Let's now expand on the initial idea and consider allowing local
declarations of opaque objects.  What is the use case for a locally
declared opaque object?  The implication is that you would have to be
able to initialize it and/or assign a value to it.  If the proposition
is that an opaque type is intended to be a reference to a type
unrepresentable in the language, then a locally declared opaque type
object would ultimately receive its value by assignment from an opaque
type port.  Is that valuable?  One could assign an opaque type object to
another opaque type object. Ultimately, one would make a port connection
of that opaque type object.  Are there any other valid operations on an
opaque object?  I would suggest there are not.  The only operations that
would be valid are ones on the underlying concrete type and such
operations exist only in the language of the concrete type, not the
language where the opaque object is declared.  In fact, I suggest the
assignment to a local opaque object would only have the semantics of a
port connection. Indeed, the semantics checks of the validity of the
assignment, e.g., whether an opaque object can be validly read or
written, is analogous to semantic checks on whether a port connection is
valid or not.  Such checks are typically made at analysis time and would
require additional information defined in the declaration of the opaque
typed object to support it.

Now it is possible that a language would define its opaque type such
that an object of a concrete type in the same language could be
connected to it. What is the use case for that? Whatever it is, could it
not be satisfied by parameterized types?  For that matter, what does
that use case have to do with mixed language needs?  I suggest that this
is not a requirement for mixed language specification, but may happen to
fall out of adding opaque types as another implication. 


Other Implications
------------------

It is important to say explicitly that opaque types are an extension to
each language.  If language A wishes to pass an unrepresentable type
through language B, it is language B that must add a opaque type to its
language and define the supporting connection rules.  In addition, SV-XC
specifications for language A instantiation of a design unit in language
B must state the validity of connections of objects of its concrete
types to B's opaque type port and define mixed language connection rules
of its own, as appropriate.

Language B may have its own additional considerations for an opaque type
that transcend this mixed language issue.  An example is VHDL-AMS has a
desire to support the ability to exchange an a design unit that is a
discrete model abstraction (i.e., a pure digital model), for its
equivalent one modeled as a continuous abstraction(i.e., an analog or
mixed signal model). If it were true that the entity declaration of the
2 models was the same, and the architecture representing each model is
where all the differences are, it is a trivial use case.  If the
differences appear as ports that are signals in one case and terminals
or quantities in the other, this involves rewrite of the instantiation. 
There is a desire in VHDL-AMS to have a "wire" port that would allow any
kind of connection. At elaboration, the final nature of the net and the
insertion of conversions (D2A or A2D) would be handled.

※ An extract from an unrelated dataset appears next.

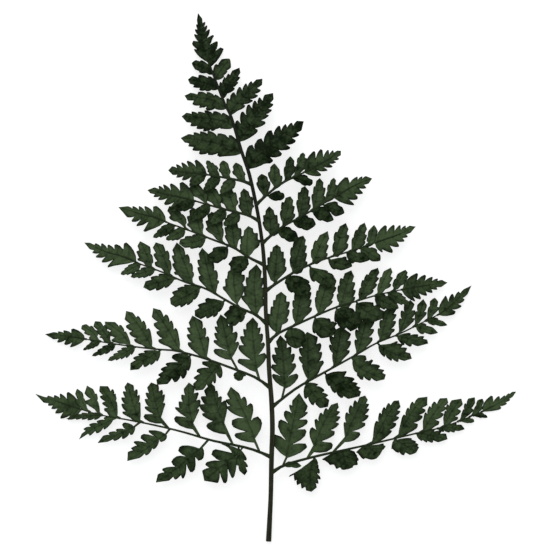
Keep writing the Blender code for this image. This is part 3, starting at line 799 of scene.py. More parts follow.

Language B may wish to restrict the use of opaque types so that they
only apply to a foreign connection or allow opaque types to be more
broadly used within the language.  Such considerations are not part of
the basic use case that SV-XC wishes to enable and are not requirements
that SV-XC will make on SV, VHDL, or SC.

The point is that the standards group responsible for the specific core
language need to be presented with only the essential mixed language
requirements and, most likely, a straw proposal for an opaque type for
its consideration.  It would be very useful for those requirements to
include the use cases intended to be satisfied by the result.


Proposed General Requirements for Opaque Type Support
------------------------------------------------------------------------------

For SV, VHDL, and SC, the following general requirements apply to
support connections through a mixed language design hierarchy where the
type of the object being passed through the design hierarchy cannot be
represented in the language of one of the design instances:

*the ability to declare a port of an opaque type for a design unit that
would accept a connection to an object of any type.

*the ability to declare a local object of an opaque type and initialize
it from another compatible object of an opaque type.

*the ability to assign an object of an opaque type to/from another
compatible object of a opaque type, subject to locally checkable
constraints.
In other words, not only are the final concrete type of both objects
involved with not

*the ability to connect an object of an opaque type to a compatible port
of an opaque type.

*the ability to complete a connection across design hierarchy from an
object of some concrete type to another object of a compatible type,
where the intermediate ports involved in the connection are of an opaque
type.

*the continued ability to check the correctness of a connection of an
object to a port locally at the point where the declarations of the
object and port are known according to the language in which the
instantiation appears.  That is a mouthful, but the point is that even
if the type of the object and/or port is opaque, some basic connection
rules should be checkable. These include direction of and multiplicity
of assignment,  pass by reference or value semantics.  The fundamental
idea is serious structural flaws normally checked locally at analysis
time or at elaboration based on local information about the structure
continue to be checkable locally.

*In no case do the semantics of connections rules in a language lead to
erroneous designs because they can no longer be enforced when opaque
type objects are involved.

*No operations or reading/writing of the "value" or properties of an
object of an opaque type are possible other than port connection or
assignment of one opaque type object to another compatible opaque type
object.

*It shall be illegal to cast an object of an opaque type to a specific
concrete type.  The rationale is that this either allows operations 
which may be semantically invalid or amounts to RTTI of an equivalent
type in the language where the cast operation takes place.  This
conflicts with underlying essence of the opaque type which is intended
to allow conveying unrepresentable types across the design hierarchy.

*the opaque type does not imply that objects of any kind may now be
connected to ports.  In language A, if you cannot connect a variable to
a port because ports can only be signals, well, you still can't connect
a variable to a port in an instantiation statement in language A.  It
does not matter that the port is an opaque type.  This mechanism does
not allow you to connect a variable of a concrete type in language A
through the hierarchy via opaque port types to a variable of a
compatible type in language A.  You never could pass variables through
ports in language A and you still can't.


Further Action
-------------------

It is not clear yet that an opaque type can be added to one language
without considering the individual connections rules of all three of
these languages together first.

A proposal for a specific language addition of the opaque type must
analyze all the existing connection rules in that language associated
with ports to determine what information must be declared for a port of
an opaque type to support semantic checks at the instantiation boundary.
In addition, a detailed requirement associated with a connection in a
foreign language may require addition information about a port of an
opaque type.

The required information may be conveyed syntactically by existing
grammar, e.g., port direction, or may be added though additional port
attributes or as the result of defining multiple opaque types that imply
the desired information.

If any connection rule implies that information that qualifies the
opaque type must come from the foreign language, this detailed
requirement must be forwarded to that language.